_Task goal_
For the material that follows, list every line containing the word "solid".

□ □ □ □ □ □ □

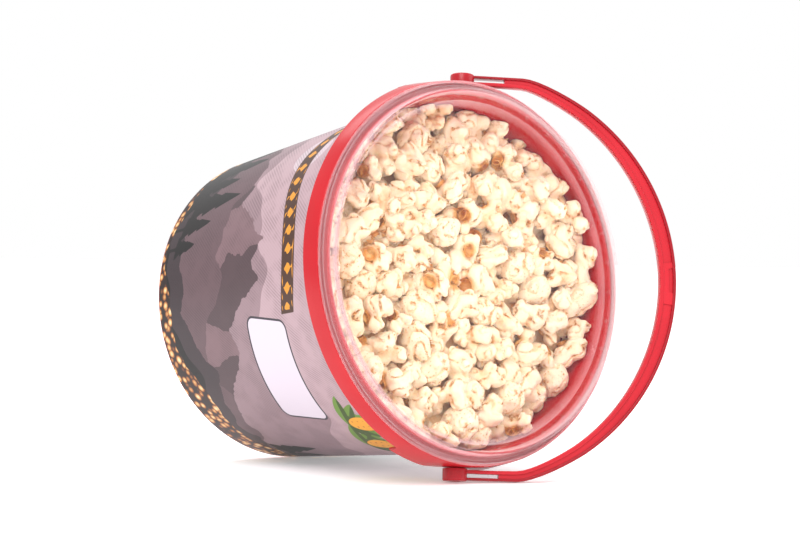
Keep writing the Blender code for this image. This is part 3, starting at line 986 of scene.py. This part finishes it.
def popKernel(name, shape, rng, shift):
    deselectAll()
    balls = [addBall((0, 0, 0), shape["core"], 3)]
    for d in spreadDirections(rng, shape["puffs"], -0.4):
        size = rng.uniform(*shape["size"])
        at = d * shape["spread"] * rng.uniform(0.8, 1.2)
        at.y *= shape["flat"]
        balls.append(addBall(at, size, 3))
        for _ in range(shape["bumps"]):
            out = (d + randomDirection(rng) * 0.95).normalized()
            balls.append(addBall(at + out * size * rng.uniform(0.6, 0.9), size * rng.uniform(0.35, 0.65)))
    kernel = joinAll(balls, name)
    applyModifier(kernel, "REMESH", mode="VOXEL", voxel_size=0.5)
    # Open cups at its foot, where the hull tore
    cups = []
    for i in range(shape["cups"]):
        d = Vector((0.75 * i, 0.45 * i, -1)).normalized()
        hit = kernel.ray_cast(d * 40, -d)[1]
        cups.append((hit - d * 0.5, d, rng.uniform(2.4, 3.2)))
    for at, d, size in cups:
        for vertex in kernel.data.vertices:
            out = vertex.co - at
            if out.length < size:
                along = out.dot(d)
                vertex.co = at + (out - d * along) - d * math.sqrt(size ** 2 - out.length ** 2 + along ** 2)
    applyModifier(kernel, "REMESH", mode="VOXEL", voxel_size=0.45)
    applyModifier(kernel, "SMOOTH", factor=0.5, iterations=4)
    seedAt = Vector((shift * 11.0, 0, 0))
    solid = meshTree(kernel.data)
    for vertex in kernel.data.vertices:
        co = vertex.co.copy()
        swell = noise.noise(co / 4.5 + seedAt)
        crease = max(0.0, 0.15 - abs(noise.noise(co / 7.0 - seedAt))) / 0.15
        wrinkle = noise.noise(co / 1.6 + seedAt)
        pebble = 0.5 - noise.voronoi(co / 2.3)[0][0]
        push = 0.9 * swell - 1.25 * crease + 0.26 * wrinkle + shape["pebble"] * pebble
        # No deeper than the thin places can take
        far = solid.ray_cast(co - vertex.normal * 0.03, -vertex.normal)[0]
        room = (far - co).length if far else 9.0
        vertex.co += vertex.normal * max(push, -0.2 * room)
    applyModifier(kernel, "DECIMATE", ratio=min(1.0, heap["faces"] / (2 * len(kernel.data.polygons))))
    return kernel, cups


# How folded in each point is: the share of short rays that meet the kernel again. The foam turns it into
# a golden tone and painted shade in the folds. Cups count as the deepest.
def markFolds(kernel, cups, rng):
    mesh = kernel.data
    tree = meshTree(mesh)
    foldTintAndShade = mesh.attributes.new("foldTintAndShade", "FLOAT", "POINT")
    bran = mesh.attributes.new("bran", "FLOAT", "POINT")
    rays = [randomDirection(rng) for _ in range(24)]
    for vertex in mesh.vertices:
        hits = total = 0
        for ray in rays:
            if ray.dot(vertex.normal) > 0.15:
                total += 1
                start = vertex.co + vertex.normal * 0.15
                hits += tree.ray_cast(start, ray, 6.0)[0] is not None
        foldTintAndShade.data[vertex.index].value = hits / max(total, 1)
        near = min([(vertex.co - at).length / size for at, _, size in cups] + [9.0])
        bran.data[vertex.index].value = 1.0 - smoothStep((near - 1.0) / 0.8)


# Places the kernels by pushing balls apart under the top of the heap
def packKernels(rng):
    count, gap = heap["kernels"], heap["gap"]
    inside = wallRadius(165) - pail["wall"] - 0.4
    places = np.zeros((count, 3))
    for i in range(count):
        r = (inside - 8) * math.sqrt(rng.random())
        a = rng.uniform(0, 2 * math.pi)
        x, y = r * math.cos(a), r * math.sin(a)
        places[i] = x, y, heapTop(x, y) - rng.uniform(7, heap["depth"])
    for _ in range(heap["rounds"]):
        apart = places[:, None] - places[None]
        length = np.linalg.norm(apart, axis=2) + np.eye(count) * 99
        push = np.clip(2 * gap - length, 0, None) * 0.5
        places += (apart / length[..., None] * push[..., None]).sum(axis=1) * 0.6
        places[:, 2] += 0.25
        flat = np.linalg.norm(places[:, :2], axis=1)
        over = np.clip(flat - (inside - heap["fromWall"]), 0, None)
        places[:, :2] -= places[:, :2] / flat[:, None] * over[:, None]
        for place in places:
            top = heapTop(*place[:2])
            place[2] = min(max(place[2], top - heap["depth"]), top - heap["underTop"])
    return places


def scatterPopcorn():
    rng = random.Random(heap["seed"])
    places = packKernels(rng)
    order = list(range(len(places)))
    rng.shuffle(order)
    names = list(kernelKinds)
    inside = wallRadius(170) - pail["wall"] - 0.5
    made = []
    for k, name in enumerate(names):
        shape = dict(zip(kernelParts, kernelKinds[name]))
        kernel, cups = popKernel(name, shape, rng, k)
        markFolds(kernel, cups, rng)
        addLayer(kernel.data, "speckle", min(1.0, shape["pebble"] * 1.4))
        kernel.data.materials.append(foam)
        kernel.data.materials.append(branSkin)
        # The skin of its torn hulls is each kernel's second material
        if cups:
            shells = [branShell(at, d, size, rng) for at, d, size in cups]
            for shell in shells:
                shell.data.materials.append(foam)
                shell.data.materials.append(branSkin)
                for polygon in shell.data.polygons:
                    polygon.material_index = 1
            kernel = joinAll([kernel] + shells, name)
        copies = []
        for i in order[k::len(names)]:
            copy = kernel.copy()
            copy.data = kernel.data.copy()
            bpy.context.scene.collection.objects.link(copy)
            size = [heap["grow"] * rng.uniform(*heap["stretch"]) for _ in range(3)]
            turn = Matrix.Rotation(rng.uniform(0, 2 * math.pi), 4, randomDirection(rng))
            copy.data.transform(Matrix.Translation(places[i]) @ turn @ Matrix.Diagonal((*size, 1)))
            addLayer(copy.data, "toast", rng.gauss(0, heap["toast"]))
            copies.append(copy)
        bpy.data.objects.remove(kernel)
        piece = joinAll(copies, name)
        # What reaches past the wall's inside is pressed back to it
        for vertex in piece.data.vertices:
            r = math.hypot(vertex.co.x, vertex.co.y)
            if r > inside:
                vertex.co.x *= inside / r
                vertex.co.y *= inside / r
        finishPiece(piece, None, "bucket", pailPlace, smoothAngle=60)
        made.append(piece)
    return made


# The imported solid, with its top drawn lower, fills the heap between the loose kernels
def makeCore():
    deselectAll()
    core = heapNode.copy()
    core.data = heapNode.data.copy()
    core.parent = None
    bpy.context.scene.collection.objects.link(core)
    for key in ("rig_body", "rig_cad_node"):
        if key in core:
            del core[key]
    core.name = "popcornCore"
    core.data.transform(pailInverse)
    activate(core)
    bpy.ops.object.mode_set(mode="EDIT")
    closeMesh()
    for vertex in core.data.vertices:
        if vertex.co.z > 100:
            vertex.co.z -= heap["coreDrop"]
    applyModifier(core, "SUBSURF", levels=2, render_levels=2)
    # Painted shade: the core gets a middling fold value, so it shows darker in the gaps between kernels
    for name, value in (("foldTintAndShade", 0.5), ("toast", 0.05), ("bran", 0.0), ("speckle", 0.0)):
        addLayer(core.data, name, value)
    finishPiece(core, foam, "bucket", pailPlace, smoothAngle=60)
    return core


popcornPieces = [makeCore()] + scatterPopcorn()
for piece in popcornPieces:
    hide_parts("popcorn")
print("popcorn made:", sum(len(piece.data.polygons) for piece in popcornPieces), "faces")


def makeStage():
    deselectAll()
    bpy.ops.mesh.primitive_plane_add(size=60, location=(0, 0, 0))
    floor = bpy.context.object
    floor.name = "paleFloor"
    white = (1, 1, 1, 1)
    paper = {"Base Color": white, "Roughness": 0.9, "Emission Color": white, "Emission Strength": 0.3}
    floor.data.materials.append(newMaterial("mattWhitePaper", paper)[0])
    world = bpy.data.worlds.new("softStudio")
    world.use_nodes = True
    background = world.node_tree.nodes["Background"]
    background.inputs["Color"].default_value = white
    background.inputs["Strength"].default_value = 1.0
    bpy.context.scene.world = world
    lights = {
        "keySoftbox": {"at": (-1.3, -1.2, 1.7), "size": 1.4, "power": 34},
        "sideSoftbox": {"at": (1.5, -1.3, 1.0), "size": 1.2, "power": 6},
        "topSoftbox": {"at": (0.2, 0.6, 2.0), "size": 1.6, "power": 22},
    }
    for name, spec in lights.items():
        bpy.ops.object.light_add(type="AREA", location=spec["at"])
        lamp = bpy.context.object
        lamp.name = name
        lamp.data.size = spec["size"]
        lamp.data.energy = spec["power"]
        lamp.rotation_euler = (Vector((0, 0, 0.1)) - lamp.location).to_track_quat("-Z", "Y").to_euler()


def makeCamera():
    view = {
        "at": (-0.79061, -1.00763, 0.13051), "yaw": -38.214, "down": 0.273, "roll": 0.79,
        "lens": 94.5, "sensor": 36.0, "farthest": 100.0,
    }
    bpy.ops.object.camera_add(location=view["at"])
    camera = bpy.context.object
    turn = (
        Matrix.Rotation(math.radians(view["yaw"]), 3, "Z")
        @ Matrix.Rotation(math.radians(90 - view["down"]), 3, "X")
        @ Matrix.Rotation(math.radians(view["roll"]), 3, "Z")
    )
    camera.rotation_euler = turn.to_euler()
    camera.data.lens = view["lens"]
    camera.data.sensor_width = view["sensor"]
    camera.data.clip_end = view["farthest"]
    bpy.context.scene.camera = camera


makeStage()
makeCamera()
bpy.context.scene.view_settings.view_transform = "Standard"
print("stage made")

□ □ □ □ □ □ □

_Response_
    solid = meshTree(kernel.data)
        far = solid.ray_cast(co - vertex.normal * 0.03, -vertex.normal)[0]
# The imported solid, with its top drawn lower, fills the heap between the loose kernels